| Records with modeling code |

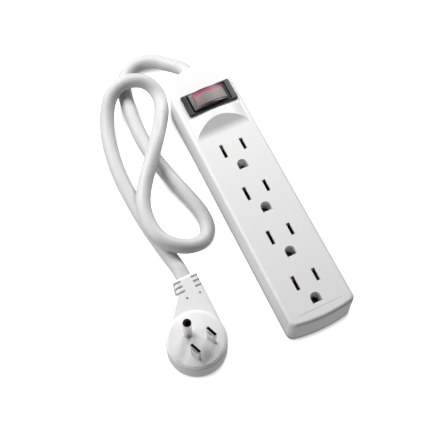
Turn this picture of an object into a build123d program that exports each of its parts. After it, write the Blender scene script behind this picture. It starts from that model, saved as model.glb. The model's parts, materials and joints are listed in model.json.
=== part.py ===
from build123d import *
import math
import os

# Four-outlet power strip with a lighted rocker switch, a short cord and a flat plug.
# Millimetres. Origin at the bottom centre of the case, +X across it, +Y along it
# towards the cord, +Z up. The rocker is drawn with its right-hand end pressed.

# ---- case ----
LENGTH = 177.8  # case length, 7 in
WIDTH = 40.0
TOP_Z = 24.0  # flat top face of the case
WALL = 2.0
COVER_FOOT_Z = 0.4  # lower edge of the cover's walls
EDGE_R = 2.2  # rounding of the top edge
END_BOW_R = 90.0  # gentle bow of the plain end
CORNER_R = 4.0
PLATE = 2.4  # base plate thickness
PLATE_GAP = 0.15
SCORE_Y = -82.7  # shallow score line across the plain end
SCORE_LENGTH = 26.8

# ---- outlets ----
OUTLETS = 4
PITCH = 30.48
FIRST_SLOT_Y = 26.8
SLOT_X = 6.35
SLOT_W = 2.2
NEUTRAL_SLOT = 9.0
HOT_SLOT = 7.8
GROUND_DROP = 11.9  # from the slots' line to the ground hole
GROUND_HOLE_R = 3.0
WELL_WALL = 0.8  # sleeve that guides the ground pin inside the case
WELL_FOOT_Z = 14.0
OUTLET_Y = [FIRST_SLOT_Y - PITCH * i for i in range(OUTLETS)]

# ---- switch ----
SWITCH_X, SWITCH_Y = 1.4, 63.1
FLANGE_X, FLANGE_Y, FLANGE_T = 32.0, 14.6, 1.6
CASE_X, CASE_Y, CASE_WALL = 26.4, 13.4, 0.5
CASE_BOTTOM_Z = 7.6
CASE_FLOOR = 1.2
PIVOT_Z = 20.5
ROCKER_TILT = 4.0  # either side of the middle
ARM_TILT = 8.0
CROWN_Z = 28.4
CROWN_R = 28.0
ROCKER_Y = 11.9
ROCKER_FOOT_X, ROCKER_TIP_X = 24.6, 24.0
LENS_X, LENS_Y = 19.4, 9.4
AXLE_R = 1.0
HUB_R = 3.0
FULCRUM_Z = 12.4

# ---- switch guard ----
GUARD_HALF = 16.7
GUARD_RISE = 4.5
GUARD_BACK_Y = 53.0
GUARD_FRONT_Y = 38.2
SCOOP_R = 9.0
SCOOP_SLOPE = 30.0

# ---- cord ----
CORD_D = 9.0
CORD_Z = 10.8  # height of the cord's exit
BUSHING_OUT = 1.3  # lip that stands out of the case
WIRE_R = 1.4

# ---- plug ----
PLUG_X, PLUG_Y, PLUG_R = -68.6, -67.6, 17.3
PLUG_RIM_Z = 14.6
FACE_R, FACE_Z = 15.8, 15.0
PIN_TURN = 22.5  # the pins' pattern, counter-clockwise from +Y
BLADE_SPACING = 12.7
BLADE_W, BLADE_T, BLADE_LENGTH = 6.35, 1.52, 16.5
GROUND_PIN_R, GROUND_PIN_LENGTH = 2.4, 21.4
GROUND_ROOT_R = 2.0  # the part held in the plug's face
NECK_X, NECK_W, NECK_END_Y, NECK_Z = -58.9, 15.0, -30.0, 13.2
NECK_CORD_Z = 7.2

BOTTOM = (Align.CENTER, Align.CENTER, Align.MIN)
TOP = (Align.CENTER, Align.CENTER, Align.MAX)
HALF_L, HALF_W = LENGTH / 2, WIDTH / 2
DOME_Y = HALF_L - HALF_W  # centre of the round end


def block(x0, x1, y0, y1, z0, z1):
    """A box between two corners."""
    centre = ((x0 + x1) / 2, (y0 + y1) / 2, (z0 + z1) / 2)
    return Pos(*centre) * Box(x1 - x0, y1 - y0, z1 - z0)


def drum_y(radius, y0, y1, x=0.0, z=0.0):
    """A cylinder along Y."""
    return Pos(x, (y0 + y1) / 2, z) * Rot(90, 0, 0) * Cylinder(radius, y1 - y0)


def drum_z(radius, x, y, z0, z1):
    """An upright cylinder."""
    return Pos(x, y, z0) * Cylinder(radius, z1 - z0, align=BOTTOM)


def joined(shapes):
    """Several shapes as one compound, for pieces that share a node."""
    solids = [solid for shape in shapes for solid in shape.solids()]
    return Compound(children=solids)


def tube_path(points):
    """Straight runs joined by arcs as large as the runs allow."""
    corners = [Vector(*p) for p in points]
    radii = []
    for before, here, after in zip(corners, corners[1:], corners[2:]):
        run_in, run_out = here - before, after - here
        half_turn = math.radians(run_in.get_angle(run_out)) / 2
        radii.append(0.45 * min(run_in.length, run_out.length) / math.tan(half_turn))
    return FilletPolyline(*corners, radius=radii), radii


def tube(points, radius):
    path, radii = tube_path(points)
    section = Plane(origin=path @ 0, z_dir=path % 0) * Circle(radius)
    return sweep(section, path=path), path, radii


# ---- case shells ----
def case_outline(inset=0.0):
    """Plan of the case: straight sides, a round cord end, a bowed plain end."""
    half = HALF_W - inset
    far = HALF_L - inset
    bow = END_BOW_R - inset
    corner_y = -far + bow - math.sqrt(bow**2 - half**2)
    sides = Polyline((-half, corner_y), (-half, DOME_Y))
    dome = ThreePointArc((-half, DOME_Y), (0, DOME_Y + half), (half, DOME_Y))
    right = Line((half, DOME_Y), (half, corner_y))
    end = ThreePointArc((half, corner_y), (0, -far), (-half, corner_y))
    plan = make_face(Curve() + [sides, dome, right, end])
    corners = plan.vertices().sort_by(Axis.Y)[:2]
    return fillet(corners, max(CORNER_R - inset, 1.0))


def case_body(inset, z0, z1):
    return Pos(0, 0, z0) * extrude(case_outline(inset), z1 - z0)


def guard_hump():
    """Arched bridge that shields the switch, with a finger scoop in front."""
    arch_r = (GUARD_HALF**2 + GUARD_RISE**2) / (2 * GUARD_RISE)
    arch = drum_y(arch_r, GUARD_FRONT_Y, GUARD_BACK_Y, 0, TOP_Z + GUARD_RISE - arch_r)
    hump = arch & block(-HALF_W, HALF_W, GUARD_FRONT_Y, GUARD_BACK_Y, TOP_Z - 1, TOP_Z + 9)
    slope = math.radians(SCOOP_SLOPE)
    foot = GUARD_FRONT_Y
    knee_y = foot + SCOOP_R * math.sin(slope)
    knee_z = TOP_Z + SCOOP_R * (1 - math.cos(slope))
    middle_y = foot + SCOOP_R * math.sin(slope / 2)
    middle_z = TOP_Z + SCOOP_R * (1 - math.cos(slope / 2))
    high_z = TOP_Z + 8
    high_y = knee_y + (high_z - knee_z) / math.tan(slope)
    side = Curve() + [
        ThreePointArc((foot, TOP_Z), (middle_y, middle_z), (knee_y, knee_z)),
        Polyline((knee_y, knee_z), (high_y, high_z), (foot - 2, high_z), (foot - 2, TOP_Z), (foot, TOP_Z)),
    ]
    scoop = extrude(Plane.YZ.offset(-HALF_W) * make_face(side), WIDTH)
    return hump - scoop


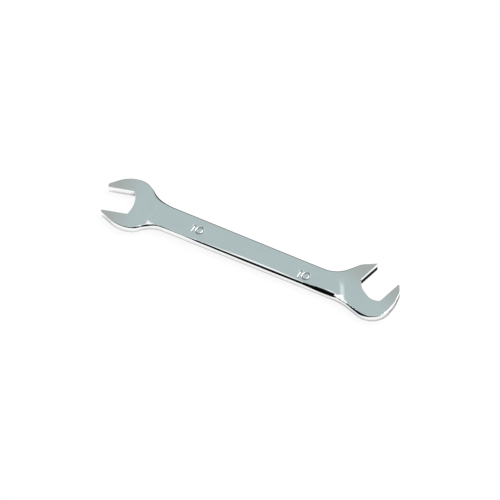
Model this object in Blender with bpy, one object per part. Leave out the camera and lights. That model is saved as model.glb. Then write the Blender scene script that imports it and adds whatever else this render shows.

| Problem |
Every record should be given again exactly.

| The response |
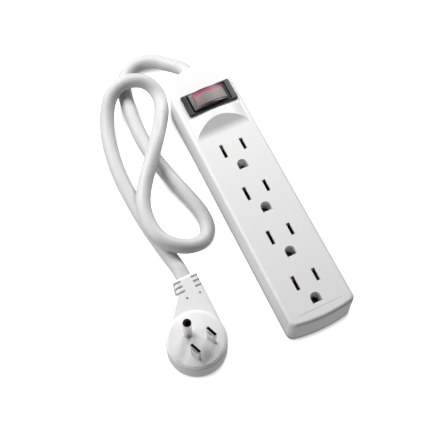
Turn this picture of an object into a build123d program that exports each of its parts. After it, write the Blender scene script behind this picture. It starts from that model, saved as model.glb. The model's parts, materials and joints are listed in model.json.
=== part.py ===
from build123d import *
import math
import os

# Four-outlet power strip with a lighted rocker switch, a short cord and a flat plug.
# Millimetres. Origin at the bottom centre of the case, +X across it, +Y along it
# towards the cord, +Z up. The rocker is drawn with its right-hand end pressed.

# ---- case ----
LENGTH = 177.8  # case length, 7 in
WIDTH = 40.0
TOP_Z = 24.0  # flat top face of the case
WALL = 2.0
COVER_FOOT_Z = 0.4  # lower edge of the cover's walls
EDGE_R = 2.2  # rounding of the top edge
END_BOW_R = 90.0  # gentle bow of the plain end
CORNER_R = 4.0
PLATE = 2.4  # base plate thickness
PLATE_GAP = 0.15
SCORE_Y = -82.7  # shallow score line across the plain end
SCORE_LENGTH = 26.8

# ---- outlets ----
OUTLETS = 4
PITCH = 30.48
FIRST_SLOT_Y = 26.8
SLOT_X = 6.35
SLOT_W = 2.2
NEUTRAL_SLOT = 9.0
HOT_SLOT = 7.8
GROUND_DROP = 11.9  # from the slots' line to the ground hole
GROUND_HOLE_R = 3.0
WELL_WALL = 0.8  # sleeve that guides the ground pin inside the case
WELL_FOOT_Z = 14.0
OUTLET_Y = [FIRST_SLOT_Y - PITCH * i for i in range(OUTLETS)]

# ---- switch ----
SWITCH_X, SWITCH_Y = 1.4, 63.1
FLANGE_X, FLANGE_Y, FLANGE_T = 32.0, 14.6, 1.6
CASE_X, CASE_Y, CASE_WALL = 26.4, 13.4, 0.5
CASE_BOTTOM_Z = 7.6
CASE_FLOOR = 1.2
PIVOT_Z = 20.5
ROCKER_TILT = 4.0  # either side of the middle
ARM_TILT = 8.0
CROWN_Z = 28.4
CROWN_R = 28.0
ROCKER_Y = 11.9
ROCKER_FOOT_X, ROCKER_TIP_X = 24.6, 24.0
LENS_X, LENS_Y = 19.4, 9.4
AXLE_R = 1.0
HUB_R = 3.0
FULCRUM_Z = 12.4

# ---- switch guard ----
GUARD_HALF = 16.7
GUARD_RISE = 4.5
GUARD_BACK_Y = 53.0
GUARD_FRONT_Y = 38.2
SCOOP_R = 9.0
SCOOP_SLOPE = 30.0

# ---- cord ----
CORD_D = 9.0
CORD_Z = 10.8  # height of the cord's exit
BUSHING_OUT = 1.3  # lip that stands out of the case
WIRE_R = 1.4

# ---- plug ----
PLUG_X, PLUG_Y, PLUG_R = -68.6, -67.6, 17.3
PLUG_RIM_Z = 14.6
FACE_R, FACE_Z = 15.8, 15.0
PIN_TURN = 22.5  # the pins' pattern, counter-clockwise from +Y
BLADE_SPACING = 12.7
BLADE_W, BLADE_T, BLADE_LENGTH = 6.35, 1.52, 16.5
GROUND_PIN_R, GROUND_PIN_LENGTH = 2.4, 21.4
GROUND_ROOT_R = 2.0  # the part held in the plug's face
NECK_X, NECK_W, NECK_END_Y, NECK_Z = -58.9, 15.0, -30.0, 13.2
NECK_CORD_Z = 7.2

BOTTOM = (Align.CENTER, Align.CENTER, Align.MIN)
TOP = (Align.CENTER, Align.CENTER, Align.MAX)
HALF_L, HALF_W = LENGTH / 2, WIDTH / 2
DOME_Y = HALF_L - HALF_W  # centre of the round end


def block(x0, x1, y0, y1, z0, z1):
    """A box between two corners."""
    centre = ((x0 + x1) / 2, (y0 + y1) / 2, (z0 + z1) / 2)
    return Pos(*centre) * Box(x1 - x0, y1 - y0, z1 - z0)


def drum_y(radius, y0, y1, x=0.0, z=0.0):
    """A cylinder along Y."""
    return Pos(x, (y0 + y1) / 2, z) * Rot(90, 0, 0) * Cylinder(radius, y1 - y0)


def drum_z(radius, x, y, z0, z1):
    """An upright cylinder."""
    return Pos(x, y, z0) * Cylinder(radius, z1 - z0, align=BOTTOM)


def joined(shapes):
    """Several shapes as one compound, for pieces that share a node."""
    solids = [solid for shape in shapes for solid in shape.solids()]
    return Compound(children=solids)


def tube_path(points):
    """Straight runs joined by arcs as large as the runs allow."""
    corners = [Vector(*p) for p in points]
    radii = []
    for before, here, after in zip(corners, corners[1:], corners[2:]):
        run_in, run_out = here - before, after - here
        half_turn = math.radians(run_in.get_angle(run_out)) / 2
        radii.append(0.45 * min(run_in.length, run_out.length) / math.tan(half_turn))
    return FilletPolyline(*corners, radius=radii), radii


def tube(points, radius):
    path, radii = tube_path(points)
    section = Plane(origin=path @ 0, z_dir=path % 0) * Circle(radius)
    return sweep(section, path=path), path, radii


# ---- case shells ----
def case_outline(inset=0.0):
    """Plan of the case: straight sides, a round cord end, a bowed plain end."""
    half = HALF_W - inset
    far = HALF_L - inset
    bow = END_BOW_R - inset
    corner_y = -far + bow - math.sqrt(bow**2 - half**2)
    sides = Polyline((-half, corner_y), (-half, DOME_Y))
    dome = ThreePointArc((-half, DOME_Y), (0, DOME_Y + half), (half, DOME_Y))
    right = Line((half, DOME_Y), (half, corner_y))
    end = ThreePointArc((half, corner_y), (0, -far), (-half, corner_y))
    plan = make_face(Curve() + [sides, dome, right, end])
    corners = plan.vertices().sort_by(Axis.Y)[:2]
    return fillet(corners, max(CORNER_R - inset, 1.0))


def case_body(inset, z0, z1):
    return Pos(0, 0, z0) * extrude(case_outline(inset), z1 - z0)


def guard_hump():
    """Arched bridge that shields the switch, with a finger scoop in front."""
    arch_r = (GUARD_HALF**2 + GUARD_RISE**2) / (2 * GUARD_RISE)
    arch = drum_y(arch_r, GUARD_FRONT_Y, GUARD_BACK_Y, 0, TOP_Z + GUARD_RISE - arch_r)
    hump = arch & block(-HALF_W, HALF_W, GUARD_FRONT_Y, GUARD_BACK_Y, TOP_Z - 1, TOP_Z + 9)
    slope = math.radians(SCOOP_SLOPE)
    foot = GUARD_FRONT_Y
    knee_y = foot + SCOOP_R * math.sin(slope)
    knee_z = TOP_Z + SCOOP_R * (1 - math.cos(slope))
    middle_y = foot + SCOOP_R * math.sin(slope / 2)
    middle_z = TOP_Z + SCOOP_R * (1 - math.cos(slope / 2))
    high_z = TOP_Z + 8
    high_y = knee_y + (high_z - knee_z) / math.tan(slope)
    side = Curve() + [
        ThreePointArc((foot, TOP_Z), (middle_y, middle_z), (knee_y, knee_z)),
        Polyline((knee_y, knee_z), (high_y, high_z), (foot - 2, high_z), (foot - 2, TOP_Z), (foot, TOP_Z)),
    ]
    scoop = extrude(Plane.YZ.offset(-HALF_W) * make_face(side), WIDTH)
    return hump - scoop


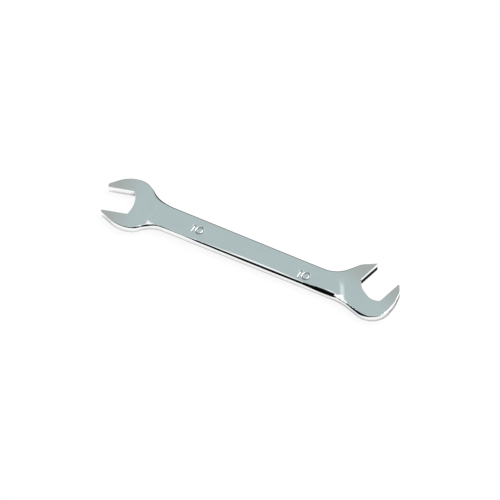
Model this object in Blender with bpy, one object per part. Leave out the camera and lights. That model is saved as model.glb. Then write the Blender scene script that imports it and adds whatever else this render shows.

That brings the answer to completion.